This episode contains discussions of suicide, mental health crises, and related topics. If you or someone you know is struggling, support is available. You can contact [Lifeline: 13 11 14] or your local helpline for help
Burnout does not arrive with a warning. It arrives quietly, after years of carrying pressure, expectation, and identity without pause. In this episode, Kirsty sits down with Mark Jones, author of The Story Code for Leaders, to explore the moment his body said “enough” and how that breaking point became the beginning of a new story.
From a panic attack in a Bunnings aisle to rebuilding his life, work, and identity, Mark shares a deeply human conversation about burnout, anxiety, fear, and the stories leaders tell themselves to survive. This is not a conversation about fixing yourself. It is about remembering who you are, separating your identity from your struggle, and learning how to take the pen back.

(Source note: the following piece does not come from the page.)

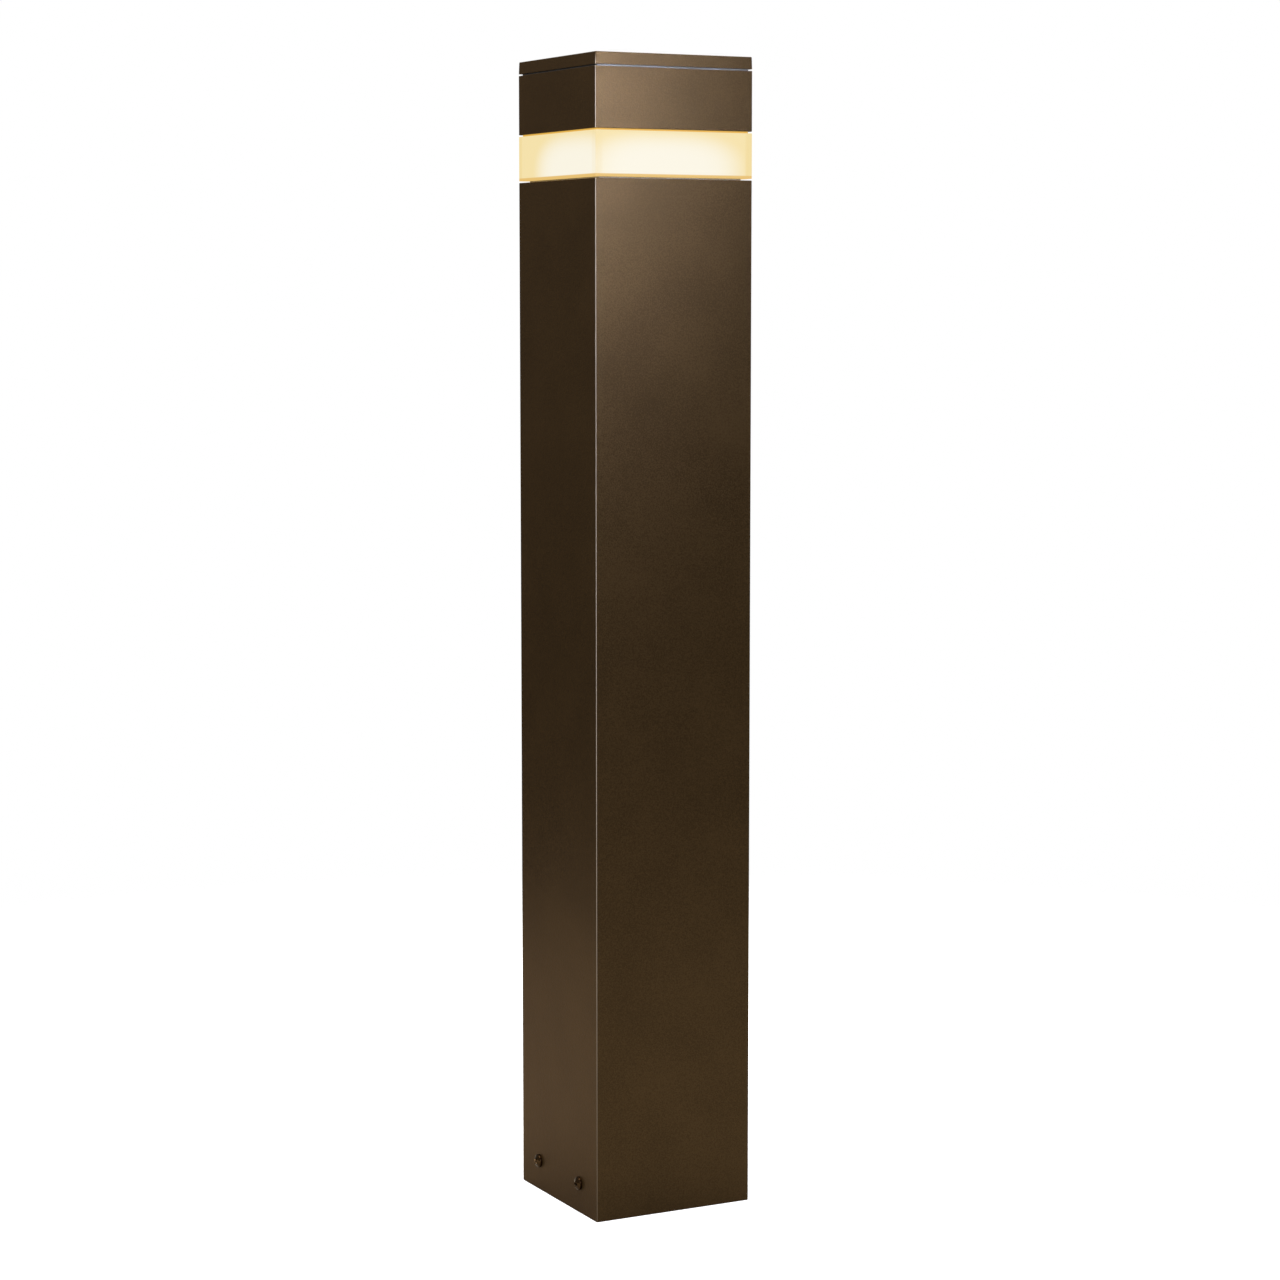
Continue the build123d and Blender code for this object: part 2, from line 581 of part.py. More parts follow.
# ================================================================ light plate
with BuildPart() as light_plate:
    with BuildSketch(Plane.XY.offset(PLATE_BOTTOM)):
        RectangleRounded(PLATE_WIDTH, PLATE_WIDTH, CORNER_RADIUS)
        Circle(WIREWAY_HOLE, mode=Mode.SUBTRACT)
        with GridLocations(POST_SPACING, POST_SPACING, 2, 2):
            Circle(CLEARANCE_RADIUS, mode=Mode.SUBTRACT)
        with GridLocations(BOARD_SCREW_SPACING, BOARD_SCREW_SPACING, 2, 2):
            Circle(M3_TAPPED, mode=Mode.SUBTRACT)
        with PolarLocations(HEAD_SCREW_REACH, 4):
            Circle(M4_TAPPED, mode=Mode.SUBTRACT)
        with Locations((0, DRIVER_Y)):
            with GridLocations(EAR_HOLE_SPACING, 0, 2, 1):
                Circle(M4_TAPPED, mode=Mode.SUBTRACT)
        with Locations(CONNECTOR_PLACE):
            RectangleRounded(CONNECTOR_LENGTH + 2 * CONNECTOR_GAP, CONNECTOR_WIDTH + 2 * CONNECTOR_GAP,
                             CONNECTOR_WINDOW_RADIUS, mode=Mode.SUBTRACT)
    extrude(amount=PLATE_THICKNESS)
light_plate.part.label = "light_plate"
export_step(light_plate.part, "parts/light_plate.step")

# ================================================================ LED board, packages and screws
with BuildPart() as led_board:
    with BuildSketch(Plane.XY.offset(BOARD_BOTTOM)):
        RectangleRounded(BOARD_WIDTH, BOARD_WIDTH, BOARD_CORNER)
        Circle(WIREWAY_RADIUS + BOARD_STEM_GAP, mode=Mode.SUBTRACT)
        with GridLocations(BOARD_SCREW_SPACING, BOARD_SCREW_SPACING, 2, 2):
            Circle(M3_CLEARANCE, mode=Mode.SUBTRACT)
    extrude(amount=BOARD_THICKNESS)
led_board.part.label = "led_board"
export_step(led_board.part, "parts/led_board.step")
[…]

This episode goes beneath the title, beyond success, and into the messy middle where real leadership is formed.
Key Highlights 1. The moment the body takes control Mark recounts his “Bunnings moment” – a panic attack that stopped him in his tracks and forced him to confront the cost of years of unrelenting pressure. It is a powerful reminder that burnout often appears after long periods of silent endurance, not visible failure.
2. Burnout is not a workload problem This conversation reframes burnout as an identity issue, not a productivity issue. When work becomes who you are, exhaustion does not just drain energy – it erodes self-worth. Mark explains why losing a sense of self is often more devastating than losing a job.
3. The missing pillar of wellbeing Alongside sleep, movement, and nutrition, Mark introduces the fourth pillar most leaders ignore: self-talk. Through narrative therapy, he learned to identify the inner critic, separate the problem from the person, and replace a story of doom with one of possibility.
“The problem is the problem. You are not the problem.”
4. Fear, anxiety and the stories we hide Fear and anxiety are present in many leaders, even when life looks successful from the outside. Mark speaks openly about how anxiety shapes internal narratives, why men in particular struggle to name it, and why prevention begins with asking the second question: Are you really okay?
5. The courage to choose a preferred story Rewriting your story requires stepping into uncertainty. Mark shares the concept of “willingly entering a crisis of faith” – the moment where leaders must choose between staying comfortable or becoming honest. Growth begins when we lean in, not back away.
The Story Code Framework Mark breaks down the four steps he now uses to help leaders rewrite their internal narrative:
- Challenge – Identify the inner critic and limiting beliefs.
- Overwrite – Define a new, preferred story and personal archetype.
- Decide – Commit to aligned choices that support well-being and identity.
- Encode – Build small, repeatable habits that make the new story real.
This is not about overnight change. It is about steady alignment between who you are and how you live.
True leadership begins when your internal story and external life come back into alignment. As Mark shares, success is not certainty. It is peace. It is living in a way that feels honest, sustainable, and human.
If you are feeling tired, disconnected, or quietly questioning the story you are living, this episode offers something rare: permission to pause, reflect, and rewrite.
You are not broken. You are not behind. You are allowed to choose a different story.